SB2807 Enrolled LRB096 17670 DRJ 33032 b

    AN ACT concerning business.
 
    Be it enacted by the People of the State of Illinois,
represented in the General Assembly:
 
    Section 5. The Business Corporation Act of 1983 is amended
by changing Sections 5.05 and 5.15 as follows:
 
    (805 ILCS 5/5.05)  (from Ch. 32, par. 5.05)
    Sec. 5.05. Registered office and registered agent. Each
domestic corporation and each foreign corporation having
authority to transact business in this State shall have and
continuously maintain in this State:
    (a) A registered office which may be, but need not be, the
same as its place of business in this State.
    (b) A registered agent, which agent may be either an
individual, resident in this State, whose business office is
identical with such registered office, or a domestic
corporation or a foreign corporation, limited liability
company, limited partnership, or limited liability partnership
authorized to transact business in this State that is
authorized by its statement of purpose articles of
incorporation to act as such agent, having a business office
identical with such registered office.
    (c) The address, including street and number, or rural
route number, of the initial registered office, and the name of
the initial registered agent of each corporation organized
under this Act shall be stated in its articles of
incorporation; and of each foreign corporation shall be stated
in its application for authority to transact business in this
State.
    (d) In the event of dissolution of a corporation, either
voluntary, administrative, or judicial, the registered agent
and the registered office of the corporation on record with the
Secretary of State on the date of the issuance of the
certificate or judgment of dissolution shall be an agent of the
corporation upon whom claims can be served or service of
process can be had during the five year post-dissolution period
provided in Section 12.80 of this Act, unless such agent
resigns or the corporation properly reports a change of
registered office or registered agent.
    (e) In the event of revocation of the authority of a
foreign corporation to transact business in this State, the
registered agent and the registered office of the corporation
on record with the Secretary of State on the date of the
issuance of the certificate of revocation shall be an agent of
the corporation upon whom claims can be served or service of
process can be had, unless such agent resigns.

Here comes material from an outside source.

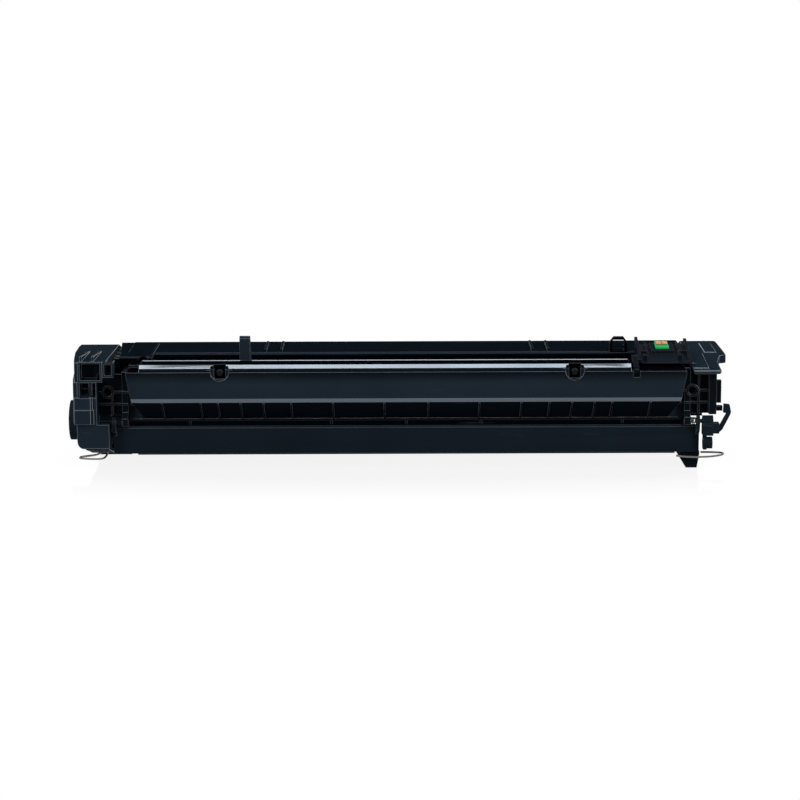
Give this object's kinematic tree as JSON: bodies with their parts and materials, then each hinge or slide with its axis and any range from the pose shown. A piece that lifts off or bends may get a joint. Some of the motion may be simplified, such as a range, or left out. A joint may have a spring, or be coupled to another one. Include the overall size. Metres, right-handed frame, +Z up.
{
  "type": "toner cartridge",
  "caption": "Wide laser toner cartridge with drum, charge and developer rollers, gear train, toner hopper, waste bin, spring-closed drum shutter and a chip.",
  "frame": {"origin": "centre of the bounding box's base", "axes": "+X along the drum towards the chip end, +Y from the waste bin back to the hopper, +Z up"},
  "size_m": [0.3854, 0.106, 0.0779],
  "materials": {
    "black_plastic": "fine-grained moulded black plastic with a blue cast and light on its edges",
    "steel_parts": "plain drawn and folded steel",
    "drum_coating": "smooth blue-green photoconductor",
    "roller_rubber": "matte conductive rubber",
    "urethane": "amber polyurethane",
    "clear_film": "thin grey polyester",
    "developer_metal": "blasted and coated aluminium",
    "white_plastic": "natural acetal",
    "chip_board": "green solder mask",
    "chip_gold": "pale gold contact pads"
  },
  "bodies": {
    "housing": {"blade_bracket": "steel_parts", "charge_bearing_left": "white_plastic", "charge_bearing_right": "white_plastic", "charge_spring_left": "steel_parts", "charge_spring_right": "steel_parts", "chip_board": "chip_board", "chip_contact_1": "chip_gold", "chip_contact_2": "chip_gold", "chip_holder": "black_plastic", "cleaning_blade": "urethane", "cover_screw_1": "steel_parts", "cover_screw_2": "steel_parts", "doctor_blade": "urethane", "doctor_bracket": "steel_parts", "drum_pin": "steel_parts", "fill_plug": "white_plastic", "front_bar": "black_plastic", "hinge_pin_left": "steel_parts", "hinge_pin_right": "steel_parts", "hopper_body": "black_plastic", "hopper_lid": "black_plastic", "left_end_cap": "black_plastic", "left_frame": "black_plastic", "magnet_core": "steel_parts", "recovery_sheet": "clear_film", "right_end_cap": "black_plastic", "right_frame": "black_plastic", "shutter_spring": "steel_parts", "waste_bin": "black_plastic", "waste_bin_cover": "black_plastic", "wire_loop_left": "steel_parts", "wire_loop_right": "steel_parts"},
    "drum": {"opc_drum": "drum_coating", "drum_drive_flange": "white_plastic", "drum_end_flange": "white_plastic"},
    "charge_roller": {"charge_shaft": "steel_parts", "charge_sleeve": "roller_rubber"},
    "developer_roller": {"developer_sleeve": "developer_metal", "developer_shaft": "white_plastic", "developer_flange": "white_plastic", "developer_gear": "white_plastic", "spacer_ring_left": "white_plastic", "spacer_ring_right": "white_plastic"},
    "idler": {"idler_gear": "white_plastic"},
    "agitator": {"agitator_frame": "white_plastic", "agitator_film": "clear_film", "agitator_gear": "white_plastic"},
    "shutter": {"shutter": "black_plastic", "shutter_lever": "black_plastic"}
  },
  "joints": [
    {"name": "drum_spin", "type": "hinge", "parent": "housing", "child": "drum", "pos_m": [0.0036, -0.015, 0.026], "axis": [1, 0, 0], "continuous": true},
    {"name": "charge_spin", "type": "hinge", "parent": "housing", "child": "charge_roller", "pos_m": [0.0036, -0.02332, 0.04561], "axis": [1, 0, 0], "continuous": true},
    {"name": "developer_spin", "type": "hinge", "parent": "housing", "child": "developer_roller", "pos_m": [0.0036, 0.00922, 0.028], "axis": [1, 0, 0], "continuous": true},
    {"name": "idler_spin", "type": "hinge", "parent": "housing", "child": "idler", "pos_m": [0.0036, 0.02352, 0.03738], "axis": [1, 0, 0], "continuous": true},
    {"name": "agitator_spin", "type": "hinge", "parent": "housing", "child": "agitator", "pos_m": [0.0036, 0.033, 0.02], "axis": [1, 0, 0], "continuous": true},
    {"name": "shutter_swing", "type": "hinge", "parent": "housing", "child": "shutter", "pos_m": [0.0036, -0.039, 0.0285], "axis": [-1, 0, 0], "range_deg": [0, 85], "stiffness_Nm_per_rad": 0.01, "springref_deg": -57.3}
  ],
  "couplings": [
    {"joint": "charge_spin", "follows": "drum_spin", "ratio": -2.5},
    {"joint": "developer_spin", "follows": "drum_spin", "ratio": -1.7},
    {"joint": "idler_spin", "follows": "drum_spin", "ratio": 1.8889},
    {"joint": "agitator_spin", "follows": "drum_spin", "ratio": -1.3077}
  ]
}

(Source: P.A. 92-33, eff. 7-1-01.)
 
    (805 ILCS 5/5.15)  (from Ch. 32, par. 5.15)
    Sec. 5.15. Resignation of registered agent. (a) A
registered agent may at any time resign by filing in the office
of the Secretary of State written notice thereof, and by
mailing a copy thereof to the corporation at its principal
office as such is known to said resigning agent, such notice to
be mailed at least 10 days prior to the date of filing thereof
with the Secretary of State.
    (b) The notice shall set forth:
    (1) The name of the corporation for which the registered
agent is acting.
    (2) The name of the registered agent.
    (3) The address, including street and number, or rural
route number, of the corporation's then registered office in
this State.
    (4) That the registered agent resigns.
    (5) The effective date thereof which shall not be less than
30 days after the date of filing.
    (6) The address of the principal office of the corporation
as such is known to the registered agent.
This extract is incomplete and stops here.